_Extracted material_
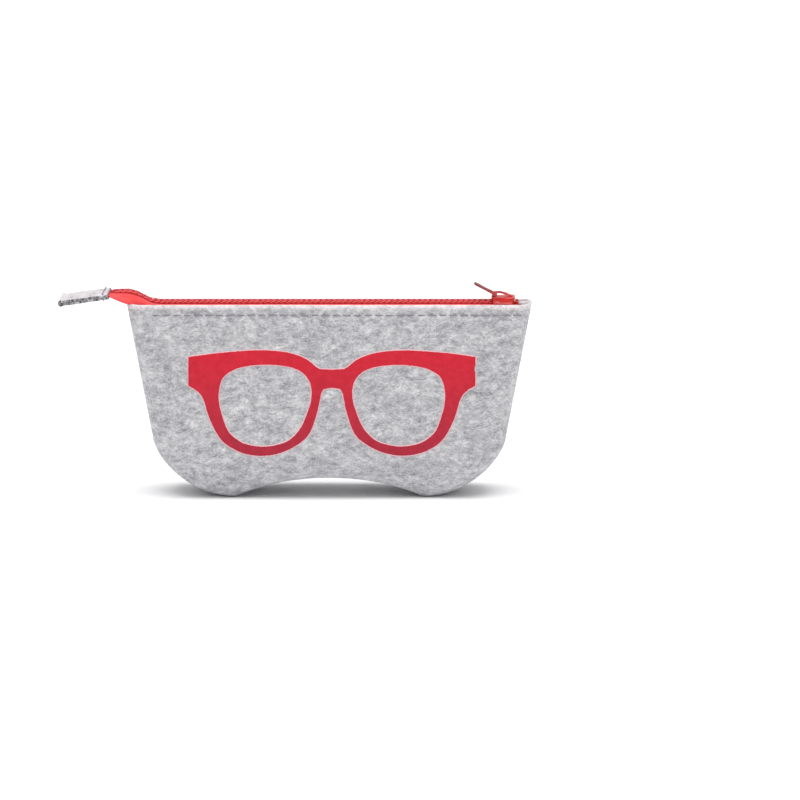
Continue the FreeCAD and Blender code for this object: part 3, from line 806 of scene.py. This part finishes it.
def print_outline():
    """Closed outline of the spectacle frame, anticlockwise, and its two lens openings."""
    side = np.concatenate([rounded(BROW), rounded(HINGE), rounded(RIM)[1:]])
    edge = [side, rounded(BRIDGE_UNDER)[1:-1], side[::-1] * (-1, 1), rounded(BRIDGE_OVER)[1:-1]]
    lens = rounded(LENS, closed=True)
    return np.concatenate(edge), [lens, lens * (-1, 1)]


def widened(loop, distance):
    """The same closed line moved outwards, or inwards for a negative distance."""
    along = np.roll(loop, -1, axis=0) - np.roll(loop, 1, axis=0)
    out = np.column_stack([along[:, 1], -along[:, 0]]) / np.linalg.norm(along, axis=1)[:, None]
    area = np.sum(loop[:, 0] * np.roll(loop[:, 1], -1) - loop[:, 1] * np.roll(loop[:, 0], -1))
    return loop + out * distance * np.sign(area)


def print_sheet():
    """The print laid flat: its points, its triangles, and whether each point is inked red."""
    outline, holes = print_outline()
    random = np.random.default_rng(11)
    inked = [loop + random.normal(0, 0.035, loop.shape) for loop in [outline] + holes]
    limits = [widened(outline, FRINGE)] + [widened(hole, -FRINGE) for hole in holes]
    flat, edges = [], []
    for loop in inked + limits:
        first = len(flat)
        flat += [Vector(p) for p in loop]
        edges += [(first + i, first + (i + 1) % len(loop)) for i in range(len(loop))]
    low, high = outline.min(axis=0), outline.max(axis=0)
    spacing = 1.6
    border = np.concatenate(inked)
    for x in np.arange(low[0], high[0], spacing):
        for z in np.arange(low[1], high[1], spacing):
            if clear_of(border, (x, z), 0.5) and in_print((x, z), outline, holes):
                flat.append(Vector((x, z)))
    points, _, triangles, _, _, _ = delaunay_2d_cdt(flat, edges, [], 0, 1e-5)
    places = np.array([tuple(p) for p in points])
    kept = [tuple(t) for t in triangles if in_print(places[list(t)].mean(axis=0), limits[0], limits[1:])]
    outer = np.concatenate(limits)
    return places, kept, np.array([clear_of(outer, p, 0.3) for p in places])


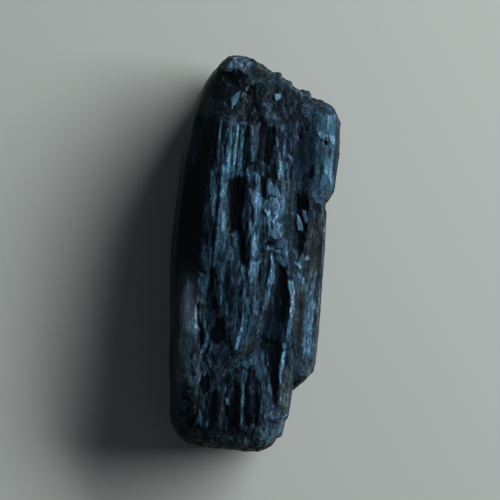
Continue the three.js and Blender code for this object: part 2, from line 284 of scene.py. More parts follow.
# Broad areas of the front: colour, strength, roughness, width and middle line. Later ones lie over earlier
# ones.
AREAS = [
    # The trunk's ribbed upper left, its left fibres and its darker lower half.
    ("steel", 0.35, 0.42, 4.6, [(-2.4, 14.2), (-2.6, 7.6)]),
    ("steel", 0.65, 0.42, 2.6, [(-3.6, 9.0), (-3.8, -1.8)]),
    ("navy", 0.35, 0.42, 4.6, [(-2.0, -1.0), (-1.8, -12.0)]),
    # The broken oblique end.
    ("grey", 0.45, 0.63, 2.0, [(-4.4, 19.9), (-2.6, 20.4), (-0.9, 20.1)]),
    ("olive", 0.80, 0.63, 0.8, [(-1.0, 20.1), (2.0, 19.1), (5.6, 17.2)]),
    # The pale fibres, the knot and the middle bundle.
    ("lavender", 0.40, 0.50, 2.0, [(2.8, 13.2), (2.9, 8.0), (3.3, 4.4)]),
    ("teal", 0.60, 0.48, 2.8, [(2.0, 7.8), (2.3, 3.0)]),
    ("steel", 0.75, 0.44, 1.8, [(0.0, 8.8), (0.4, 3.0), (0.8, -4.0)]),
    ("slate", 0.70, 0.50, 2.6, [(1.8, 1.0), (1.8, -4.0)]),
    ("steel", 0.35, 0.48, 2.6, [(0.4, -4.0), (0.4, -10.5)]),
    # The smooth facet left of the upper column, and both columns.
    ("navy", 0.85, 0.32, 2.4, [(5.1, 14.4), (5.1, 6.8)]),
    ("lavender", 0.35, 0.38, 1.6, [(4.2, 16.2), (6.0, 15.8), (8.2, 15.4)]),
    ("teal", 0.60, 0.44, 2.4, [(7.2, 15.4), (7.2, 5.8)]),
    ("slate", 0.85, 0.58, 0.9, [(8.3, 16.0), (8.6, 14.0), (8.7, 8.0)]),
    ("olive", 0.80, 0.54, 2.6, [(7.4, 5.4), (7.4, -13.6)]),
    ("lavender", 0.50, 0.46, 1.0, [(7.2, -1.0), (7.5, -11.5)]),
    ("grey", 0.40, 0.60, 0.5, [(8.0, 5.0), (8.2, -4.0), (8.4, -12.0)]),
    # The smooth shoulder at the lower left, lightened as painted highlight, the worn lower end and the dark
    # wedge above it.
    ("grey", 0.55, 0.63, 3.4, [(-5.8, -2.2), (-5.6, -14.0)]),
    ("grey", 0.80, 0.63, 3.6, [(-5.2, -10.5), (-5.0, -18.5)]),
    ("lavender", 0.75, 0.60, 4.2, [(3.8, -13.5), (3.8, -20.4)]),
    ("navy", 0.60, 0.48, 2.6, [(2.2, -10.5), (2.3, -17.0)]),
    ("olive", 0.60, 0.63, 1.4, [(5.7, -11.5), (5.6, -18.4)]),
    ("navy", 0.90, 0.38, 2.8, [(3.9, -0.8), (3.7, -9.8)]),
    ("ink", 0.40, 0.53, 2.0, [(-5.4, -19.4), (1.0, -19.6)]),
    ("grey", 0.90, 0.63, 2.2, [(1.0, -20.2), (4.4, -19.6), (5.6, -17.8)]),
    ("ink", 0.30, 0.53, 3.6, [(-1.4, -13.0), (-1.0, -19.0)]),
    # The black of the broken end, the black of the left rim, which is painted shade beside the shaded flank,
    # and the worn edge beside the tip.
    ("ink", 0.90, 0.42, 5.4, [(-5.0, 18.0), (-0.6, 16.8), (3.2, 16.4)]),
    ("ink", 0.80, 0.42, 1.8, [(-6.3, 15.0), (-6.3, 8.0), (-6.2, -0.6)]),
    ("olive", 0.60, 0.58, 1.6, [(-5.4, 19.0), (-6.2, 14.6)]),
    # The pale painted highlight over the shoulder.
    ("grey", 0.70, 0.58, 1.8, [(-5.5, -1.6), (-5.4, -6.6), (-5.0, -13.6)]),
    ("pearl", 0.55, 0.58, 1.5, [(-5.3, -2.4), (-5.2, -6.6), (-5.0, -10.6)]),
    ("shoulder_highlight", 1.00, 0.58, 2.0, [(-5.4, -3.2), (-5.1, -5.6), (-4.9, -9.2)]),
    ("grey", 0.80, 0.58, 1.8, [(-5.2, -8.6), (-4.7, -11.6), (-4.5, -15.4)]),
    ("shoulder_highlight", 0.20, 0.58, 2.6, [(-5.6, -9.4), (-5.4, -14.2)]),
]

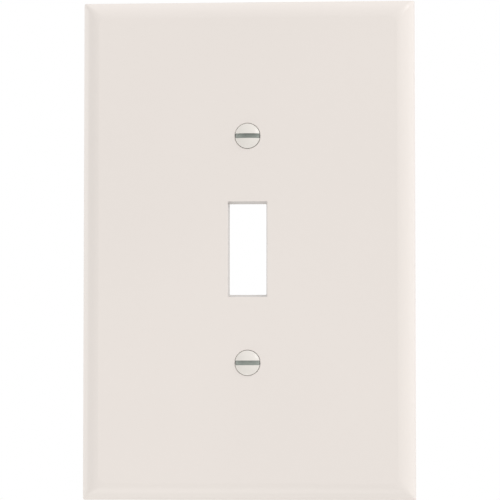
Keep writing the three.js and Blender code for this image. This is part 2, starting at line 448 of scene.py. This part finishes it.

_What is expected_
Return nothing but the lines from the start of the listing above through the line containing "return np.concatenate(edge), [lens, lens", exactly as given.

_Output for this task_
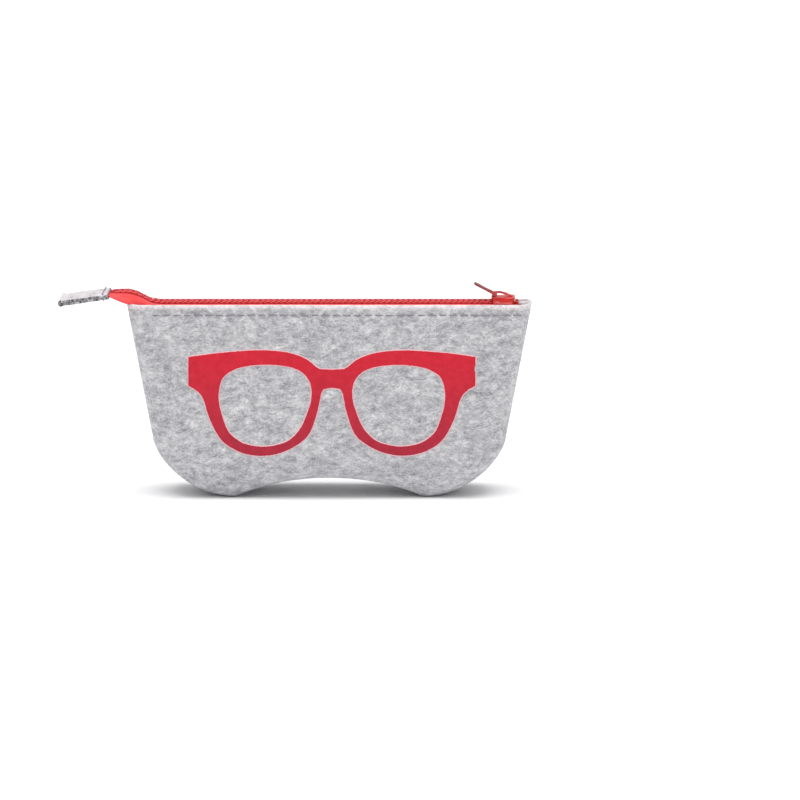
Continue the FreeCAD and Blender code for this object: part 3, from line 806 of scene.py. This part finishes it.
def print_outline():
    """Closed outline of the spectacle frame, anticlockwise, and its two lens openings."""
    side = np.concatenate([rounded(BROW), rounded(HINGE), rounded(RIM)[1:]])
    edge = [side, rounded(BRIDGE_UNDER)[1:-1], side[::-1] * (-1, 1), rounded(BRIDGE_OVER)[1:-1]]
    lens = rounded(LENS, closed=True)
    return np.concatenate(edge), [lens, lens * (-1, 1)]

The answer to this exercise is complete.